For Pep Guardiola the question is: does he need to overcome a so-far fatal flaw of overthinking selection and win the Champions League for Manchester City in order to be ranked in the all-time managerial pantheon? Or does a CV that already includes two Champions League titles with Barcelona and three Premier League titles and a domestic treble for City make a nonsense of the debate?

This is the fascination as his team roll through another Champions League campaign which, if it ends in triumph, will surely finally silence his naysayers. City’s 5-0 obliteration of Sporting on Tuesday was the latest evidence of the ruthless winning machine Guardiola has built. He is assured of a place in the Premier League managers’ hall of fame, but the doubters put an asterisk next to the Barcelona Champions League wins because he was able to select Lionel Messi.
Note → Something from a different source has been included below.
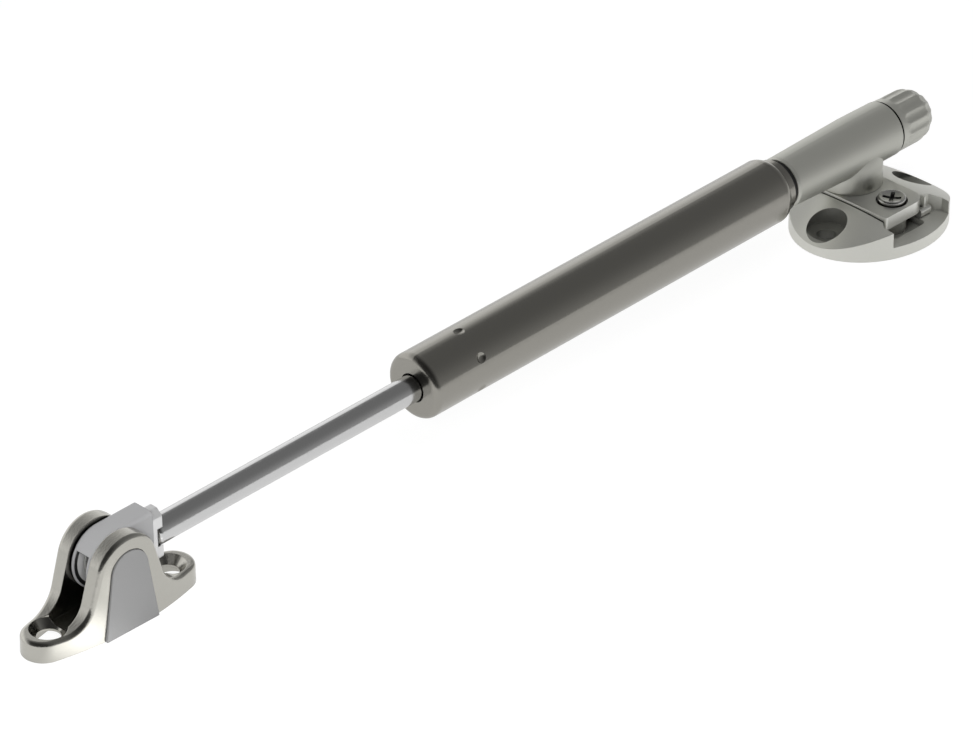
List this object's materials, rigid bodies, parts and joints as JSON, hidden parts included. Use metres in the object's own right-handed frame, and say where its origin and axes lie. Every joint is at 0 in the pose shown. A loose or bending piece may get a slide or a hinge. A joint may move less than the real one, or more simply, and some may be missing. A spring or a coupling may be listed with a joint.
{
  "type": "lid stay",
  "caption": "Adjustable damped lid stay: a telescoping strut between a swivelling wall plate and a pivoting flap bracket.",
  "frame": {"origin": "centre of the oval base plate on its mounting face", "axes": "+Z out of the mounting face, +X along the strut from the flap bracket towards the adjusting knob"},
  "size_m": [0.2692, 0.0332, 0.0247],
  "materials": {
    "plate_nickel": "satin nickel plated die casting",
    "block_zinc": "bright nickel plated die casting",
    "bracket_nickel": "satin nickel plated die casting",
    "tube_nickel": "dark satin nickel",
    "rod_chrome": "polished",
    "screw_steel": "bright nickel plated",
    "collar_steel": "bright zinc plated",
    "brass_parts": "turned",
    "black_rubber": "matte",
    "guide_plastic": "matte",
    "grey_plastic": "fine matte",
    "fork_grey": "fine silk"
  },
  "bodies": {
    "cabinet_base": {"base_plate": "plate_nickel", "carriage_block": "block_zinc"},
    "lock_screw": {"locking_screw": "screw_steel"},
    "strut_arm": {"pivot_holder": "plate_nickel", "swivel_pin": "screw_steel", "swivel_washer": "screw_steel", "swivel_ring": "screw_steel", "rear_plug": "tube_nickel", "plug_o_ring": "black_rubber", "gap_ring": "black_rubber", "outer_tube": "tube_nickel", "front_guide": "guide_plastic", "rod_seal": "black_rubber", "stop_buffer": "black_rubber"},
    "knob": {"adjusting_knob": "plate_nickel", "adjusting_spindle": "screw_steel", "spindle_ring": "screw_steel"},
    "needle": {"valve_needle": "brass_parts"},
    "piston_body": {"piston": "guide_plastic", "piston_ring": "black_rubber"},
    "rod": {"piston_rod": "rod_chrome", "piston_nut": "screw_steel", "rod_end_collar": "collar_steel", "rod_end_fork": "fork_grey", "pivot_bush": "collar_steel"},
    "flap_end": {"flap_bracket": "bracket_nickel", "near_cover": "grey_plastic", "far_cover": "grey_plastic", "pivot_pin": "screw_steel"}
  },
  "joints": [
    {"name": "lock_screw_turn", "type": "hinge", "parent": "cabinet_base", "child": "lock_screw", "pos_m": [-0.0003, -0.0066, 0.009], "axis": [0, 0, 1], "range_deg": [0, 270]},
    {"name": "swivel", "type": "hinge", "parent": "cabinet_base", "child": "strut_arm", "pos_m": [0, 0.0059, 0.0083], "axis": [0, 0, 1], "continuous": true},
    {"name": "knob_turn", "type": "hinge", "parent": "strut_arm", "child": "knob", "pos_m": [0, 0.0059, 0.01726], "axis": [1, 0, 0], "range_deg": [0, 540]},
    {"name": "needle_feed", "type": "slide", "parent": "strut_arm", "child": "needle", "axis": [-1, 0, 0], "range_m": [0, 0.0012]},
    {"name": "rod_stroke", "type": "slide", "parent": "strut_arm", "child": "piston_body", "axis": [0.9998, 0, 0.0183], "range_m": [0, 0.054]},
    {"name": "rod_spin", "type": "hinge", "parent": "piston_body", "child": "rod", "pos_m": [0, 0.0059, 0.0177], "axis": [0.9998, 0, 0.0183], "continuous": true},
    {"name": "flap_pivot", "type": "hinge", "parent": "rod", "child": "flap_end", "pos_m": [-0.22426, 0.0059, 0.0136], "axis": [0, 1, 0], "range_deg": [-10, 120]}
  ],
  "couplings": [
    {"joint": "needle_feed", "follows": "knob_turn", "m_per_rad": 0.000127}
  ]
}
The thinking is that if you take away arguably the best footballer of all time then Guardiola is a manager with a self-defeating inability to stop tinkering when it truly counts, a flaw that proved costly in May’s Champions League final defeat by Chelsea. Then, Guardiola’s XI became a collector’s item for not including his first-choice holding midfielder, Rodri, or Fernandinho. The exclusion of João Cancelo, his playmaking full-back, was a puzzle too.

Another selection oddity came when he dropped his kingpin creative force Kevin De Bruyne for the Champions League quarter-final first leg at Tottenham in 2019. End result: no away goal – the method by which City were eliminated after a 4-4 aggregate draw.